Love hard. And show it. Because you might not get the chance to tomorrow.

My friend’s mom loved life. She loved people. And she’s always quick to tell someone that, give him or her a hug, and pay compliments.

She gave everyone around her so much joy, she made them feel so appreciated, she showered them with love.

Hearing the eulogies, it made me think of my own life, and death. Would people talk about me the same way? Or would they even talk about me?

I’ve heard this dumb line of reasoning too many times, “If you keep telling everyone that you love them, it loses its meaning. It’s not so special anymore.”

Yea, who the fuck do you think you are? Your love is only reserved for the privileged few? Even Jesus wasn’t so stingy with his almighty love. Stop being so uptight, tell someone you love him or her today. Or like now, pick up your phone, call.

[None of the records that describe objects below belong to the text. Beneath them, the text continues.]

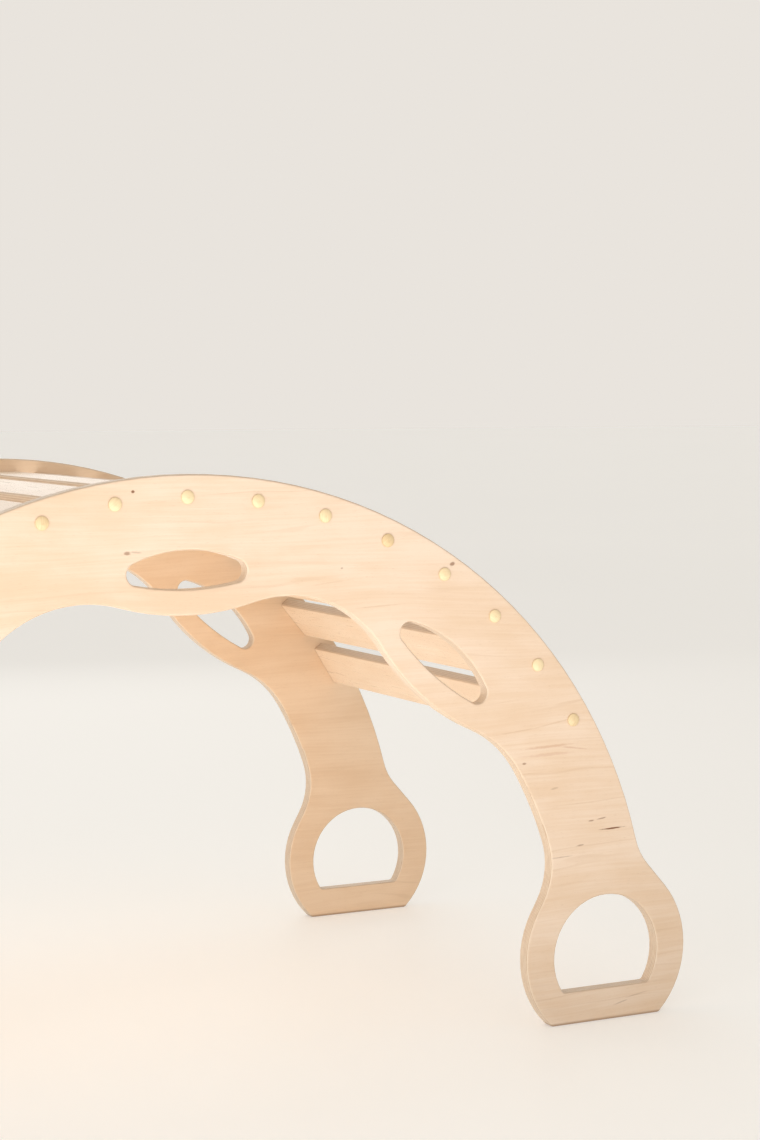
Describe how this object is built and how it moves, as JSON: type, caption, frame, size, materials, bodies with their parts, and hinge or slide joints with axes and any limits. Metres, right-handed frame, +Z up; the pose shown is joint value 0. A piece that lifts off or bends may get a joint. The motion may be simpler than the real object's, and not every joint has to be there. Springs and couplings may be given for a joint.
{
  "type": "seesaw",
  "caption": "Arched plywood rocker with slats between two wavy side panels, oval hand slots and D-shaped end grips; a climbing arch one way up and a seesaw the other.",
  "frame": {"origin": "on the floor under the middle of the arch, centred in its length and width", "axes": "+X along the arch from foot to foot, +Y across it from the front panel to the rear one, +Z up, arch standing on its feet"},
  "size_m": [1.3016, 0.6872, 0.664],
  "materials": {
    "panel_ply": "clear matt lacquer on birch plywood",
    "slat_ply": "clear matt lacquer on birch plywood",
    "cap_wood": "turned hardwood, clear lacquer",
    "dowel_wood": "raw beech",
    "screw_steel": "zinc plated"
  },
  "bodies": {
    "root": {"front_side_panel": "panel_ply", "rear_side_panel": "panel_ply", "slat_01": "slat_ply", "slat_02": "slat_ply", "slat_03": "slat_ply", "slat_04": "slat_ply", "slat_05": "slat_ply", "slat_06": "slat_ply", "slat_07": "slat_ply", "slat_08": "slat_ply", "slat_09": "slat_ply", "slat_10": "slat_ply", "slat_11": "slat_ply", "slat_12": "slat_ply", "slat_13": "slat_ply", "slat_14": "slat_ply", "slat_15": "slat_ply", "front_caps": "cap_wood", "rear_caps": "cap_wood", "front_screws": "screw_steel", "rear_screws": "screw_steel", "front_dowels": "dowel_wood", "rear_dowels": "dowel_wood"}
  },
  "joints": []
}
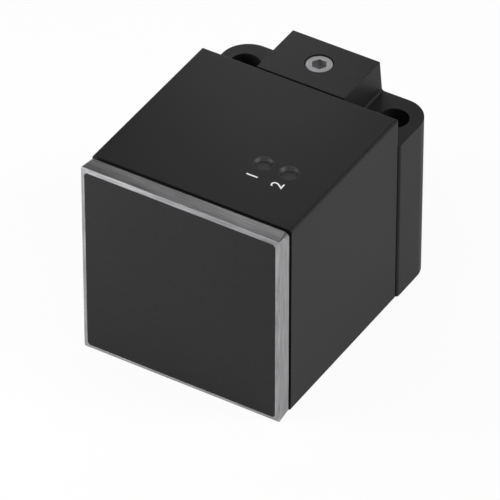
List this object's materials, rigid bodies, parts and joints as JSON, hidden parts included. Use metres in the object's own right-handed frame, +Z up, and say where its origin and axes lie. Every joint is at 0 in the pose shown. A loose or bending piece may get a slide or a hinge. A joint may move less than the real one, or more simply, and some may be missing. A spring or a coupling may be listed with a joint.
{
  "type": "inductive proximity sensor",
  "caption": "Cubic inductive proximity sensor with a metal-framed sensing face, on a plug-in mounting base with screw holes and a round threaded connector.",
  "frame": {"origin": "midway between the two mounting holes, on the mounting face", "axes": "+Z up out of the mounting face along the mounting holes, +Y towards the connector, so that the sensing face looks along -Y"},
  "size_m": [0.0404, 0.062, 0.04],
  "materials": {
    "frame_metal": "satin, brushed lengthways",
    "cap_plastic": "fine matt moulded",
    "housing_plastic": "fine matt moulded",
    "seal_rubber": "matt",
    "shield_metal": "plain rolled",
    "ferrite": "sintered matt",
    "former_plastic": "moulded",
    "copper_wire": "enamelled",
    "carrier_plastic": "moulded",
    "circuit_board": "solder resist",
    "component_plastic": "moulded package",
    "component_metal": "drawn",
    "capacitor_ceramic": "fired",
    "led_white": "glossy",
    "smoked_clear": "polished smoked",
    "solder": "bright",
    "brown_insulation": "extruded",
    "white_insulation": "extruded",
    "blue_insulation": "extruded",
    "black_insulation": "extruded",
    "resin": "cast",
    "insert_brass": "turned",
    "screw_steel": "turned stainless steel",
    "sleeve_metal": "nickel plated",
    "pin_gold": "gold plated"
  },
  "bodies": {
    "root": {"front_frame": "frame_metal", "sensing_cap": "cap_plastic", "frame_gasket": "seal_rubber", "head_housing": "housing_plastic", "shield_ring": "shield_metal", "ferrite_core": "ferrite", "coil_former": "former_plastic", "coil_winding": "copper_wire", "coil_leads": "copper_wire", "core_carrier": "carrier_plastic", "main_board": "circuit_board", "sensor_chip": "component_plastic", "output_transistor": "component_plastic", "voltage_regulator": "component_plastic", "suppressor_diode": "component_plastic", "buffer_capacitor": "component_metal", "ceramic_capacitors": "capacitor_ceramic", "resistors": "component_plastic", "power_led": "led_white", "switching_led": "led_white", "power_light_guide": "smoked_clear", "switching_light_guide": "smoked_clear", "solder_joints": "solder", "brown_lead": "brown_insulation", "white_lead": "white_insulation", "blue_lead": "blue_insulation", "black_lead": "black_insulation", "tail_potting": "resin", "tail_seal": "seal_rubber", "base_block": "housing_plastic", "screw_insert": "insert_brass", "lock_screw": "screw_steel", "connector_sleeve": "sleeve_metal", "sleeve_seal": "seal_rubber", "contact_carrier": "housing_plastic", "contact_pins": "pin_gold"}
  },
  "joints": []
}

Laugh. Do stupid things. Let others laugh at you.

Embarrassment is a concept that the Swedes find harder to deal with than death itself. The worst day of their lives would probably be the time when they tripped on a cobblestone and fell flat on their faces.

My friend’s mom taught me otherwise. Her picture collage showed the funniest pictures of her, caught in the weirdest situations that would make many others crawl into a hole. But these pictures were the most beautiful.

It showed me confidence, a willingness to try new experiences, a genuine effort to spread joy to others.

What’s wrong with being in an embarrassing situation? Would others think that you’re an idiot? If so, those people are not very smart as well. Are people gonna judge you? Let them, what do they know anyway?

Ok, unless you shit your pants. Then you’ve fucked up big time. Go home. Immediately.

Just. Chill.

I’m not using this funeral as an opportunity to go all hardcore didactic on you. I’m probably writing this as a reminder to myself to be a better person, for myself, and for my loved ones.

Now go be happy. And to my friend’s mom, may she rest in peace.